Posted: Thursday, 15 April 2010 17:05

Brits blissfully ignorant about Wines

Despite UK being a sophisticated and growing wine market, most of the British wine drinkers are blissfully ignorant about wine, suggests a survey of around 2000 persons in which the researchers found that 90% Brits did not know how wine is made and 87% did not know that more than one grape varietal could be used in making Champagne.

These people thought Champagne is made from only one grape varietal-whereas it s usually a blend of 3 grape varieties-2 of which are red- although it can be made from a single variety – Chardonnay (blanc de blanc), Pinot Noir or Pinot Meunier.

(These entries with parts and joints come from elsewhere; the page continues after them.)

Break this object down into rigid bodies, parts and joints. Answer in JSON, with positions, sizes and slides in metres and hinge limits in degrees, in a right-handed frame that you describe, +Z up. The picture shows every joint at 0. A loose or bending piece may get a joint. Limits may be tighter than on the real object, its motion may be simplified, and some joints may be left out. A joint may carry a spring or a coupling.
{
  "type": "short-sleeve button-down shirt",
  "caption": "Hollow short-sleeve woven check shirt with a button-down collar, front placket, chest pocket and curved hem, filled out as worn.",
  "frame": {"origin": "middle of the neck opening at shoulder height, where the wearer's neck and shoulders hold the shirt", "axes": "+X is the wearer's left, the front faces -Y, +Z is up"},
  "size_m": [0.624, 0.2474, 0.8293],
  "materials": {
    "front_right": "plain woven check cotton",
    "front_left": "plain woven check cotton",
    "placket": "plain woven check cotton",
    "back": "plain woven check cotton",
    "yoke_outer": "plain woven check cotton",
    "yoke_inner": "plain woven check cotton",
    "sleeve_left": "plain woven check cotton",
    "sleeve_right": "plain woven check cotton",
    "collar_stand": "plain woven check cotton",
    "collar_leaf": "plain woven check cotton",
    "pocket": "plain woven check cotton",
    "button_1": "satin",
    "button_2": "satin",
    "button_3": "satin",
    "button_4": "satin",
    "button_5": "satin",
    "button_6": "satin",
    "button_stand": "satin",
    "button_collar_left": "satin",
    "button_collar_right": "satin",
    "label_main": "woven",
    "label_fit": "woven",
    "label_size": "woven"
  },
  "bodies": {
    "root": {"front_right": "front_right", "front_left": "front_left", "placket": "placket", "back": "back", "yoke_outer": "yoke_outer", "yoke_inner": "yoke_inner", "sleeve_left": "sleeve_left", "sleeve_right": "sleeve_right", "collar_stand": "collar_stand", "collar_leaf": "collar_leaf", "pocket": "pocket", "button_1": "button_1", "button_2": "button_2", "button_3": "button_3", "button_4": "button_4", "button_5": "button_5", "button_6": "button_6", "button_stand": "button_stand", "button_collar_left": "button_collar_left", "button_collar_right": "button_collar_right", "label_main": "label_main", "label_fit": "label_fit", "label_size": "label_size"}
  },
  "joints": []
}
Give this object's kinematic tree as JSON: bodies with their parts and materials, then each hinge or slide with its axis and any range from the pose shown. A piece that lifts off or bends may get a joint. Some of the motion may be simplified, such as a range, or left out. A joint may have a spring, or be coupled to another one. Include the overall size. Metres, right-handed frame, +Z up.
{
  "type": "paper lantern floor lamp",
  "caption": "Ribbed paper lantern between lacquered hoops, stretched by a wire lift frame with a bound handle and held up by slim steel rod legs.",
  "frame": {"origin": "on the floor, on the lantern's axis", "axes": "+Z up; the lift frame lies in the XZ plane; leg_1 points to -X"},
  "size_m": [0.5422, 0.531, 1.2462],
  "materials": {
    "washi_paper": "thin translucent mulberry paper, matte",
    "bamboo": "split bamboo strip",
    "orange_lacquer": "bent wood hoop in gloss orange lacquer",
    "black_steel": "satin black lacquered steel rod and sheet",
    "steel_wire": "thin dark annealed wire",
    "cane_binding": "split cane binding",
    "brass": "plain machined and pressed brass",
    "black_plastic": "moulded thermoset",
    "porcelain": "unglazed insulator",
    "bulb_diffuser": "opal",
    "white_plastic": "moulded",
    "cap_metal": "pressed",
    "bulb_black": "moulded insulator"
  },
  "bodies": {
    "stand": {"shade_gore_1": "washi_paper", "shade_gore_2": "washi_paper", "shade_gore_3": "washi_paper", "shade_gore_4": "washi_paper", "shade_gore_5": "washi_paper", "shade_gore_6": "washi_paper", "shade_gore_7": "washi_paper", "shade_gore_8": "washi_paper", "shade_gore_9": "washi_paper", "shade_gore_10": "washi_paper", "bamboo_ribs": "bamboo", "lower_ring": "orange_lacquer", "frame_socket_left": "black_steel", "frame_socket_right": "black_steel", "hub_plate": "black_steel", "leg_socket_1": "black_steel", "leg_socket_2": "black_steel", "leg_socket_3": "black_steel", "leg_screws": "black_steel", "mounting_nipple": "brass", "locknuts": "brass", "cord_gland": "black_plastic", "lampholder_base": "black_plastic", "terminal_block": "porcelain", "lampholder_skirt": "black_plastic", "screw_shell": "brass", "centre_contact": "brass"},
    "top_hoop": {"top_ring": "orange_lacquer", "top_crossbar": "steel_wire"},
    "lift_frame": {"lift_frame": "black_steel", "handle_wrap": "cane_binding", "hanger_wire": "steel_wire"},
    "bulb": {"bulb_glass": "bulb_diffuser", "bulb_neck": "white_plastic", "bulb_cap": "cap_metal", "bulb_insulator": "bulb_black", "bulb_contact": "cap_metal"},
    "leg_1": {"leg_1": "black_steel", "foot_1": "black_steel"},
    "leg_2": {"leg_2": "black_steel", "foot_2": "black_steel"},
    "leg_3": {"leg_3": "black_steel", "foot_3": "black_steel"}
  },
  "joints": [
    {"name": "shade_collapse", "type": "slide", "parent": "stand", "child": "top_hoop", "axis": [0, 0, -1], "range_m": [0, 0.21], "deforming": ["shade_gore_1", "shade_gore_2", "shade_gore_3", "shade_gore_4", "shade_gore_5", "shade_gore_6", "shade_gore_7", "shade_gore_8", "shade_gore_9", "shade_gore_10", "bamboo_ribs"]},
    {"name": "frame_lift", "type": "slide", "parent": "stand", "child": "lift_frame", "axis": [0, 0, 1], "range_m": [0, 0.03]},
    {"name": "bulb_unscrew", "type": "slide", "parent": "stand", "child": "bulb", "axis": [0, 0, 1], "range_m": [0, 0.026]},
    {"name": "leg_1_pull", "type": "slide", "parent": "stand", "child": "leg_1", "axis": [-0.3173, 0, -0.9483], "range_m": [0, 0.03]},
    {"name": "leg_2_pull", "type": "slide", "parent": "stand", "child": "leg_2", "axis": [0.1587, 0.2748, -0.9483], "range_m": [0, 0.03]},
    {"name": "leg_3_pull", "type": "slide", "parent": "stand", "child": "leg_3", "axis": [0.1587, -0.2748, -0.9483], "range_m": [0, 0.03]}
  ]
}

Two-thirds of  people could not tell the difference between Sauvignon Blanc and Sancerre- the former is the grape varietal which is used in the white wine based on the name of the village (like our Dindori). Only one out of three knew that Sancerre wine was made from Sauvignon Blanc grape. Same percentage said they bluffed their way while ordering wine in a restaurant and acted as if they were following the advice of the sommelier which in fact they did not.

Another study reported in delWine last year had indicated the Second Cheapest Wine Syndrome, where most people preferred to order not the cheapest wine, lest they are considered cheap but the second lowest priced wine, to sound wine-intelligent. In the current survey, one in four admitted they simply selected the cheapest bottle on the list when eating out.

About 60% said that all wines get better with age when around 95% of world wine production is meant to be drunk young and wine does not get any better with age.

The lack of knowledge may explain why 84 per cent of those surveyed said they had been ripped off buying wine. Interestingly, 62 per cent of those surveyed, thought they know about wine

Cortexica, a technology firm that has come out with an app for I-phones, called WINEFindr that sells for £2.99, conducted the survey. Jilly Goolden, a wine expert and spokesman for the company, reportedly said: 'We are a nation who thinks we know a lot about wine but the research reveals that we actually just bluff our way through restaurant lists. Lots of enthusiastic wine drinkers in Britain still need a helping hand in certain situations, such as ordering from a restaurant wine list.'

Indian drinkers can heart from the study and order wine in the restaurants or buy in the retail shops, knowing they are almost as smart as the Brits when it comes to wine knowledge. The percentage of people not well-informed about wine may not be much larger than the number disclosed by the UK study which may be flawed due to various factors and not statistically correct but could be a good general indicator.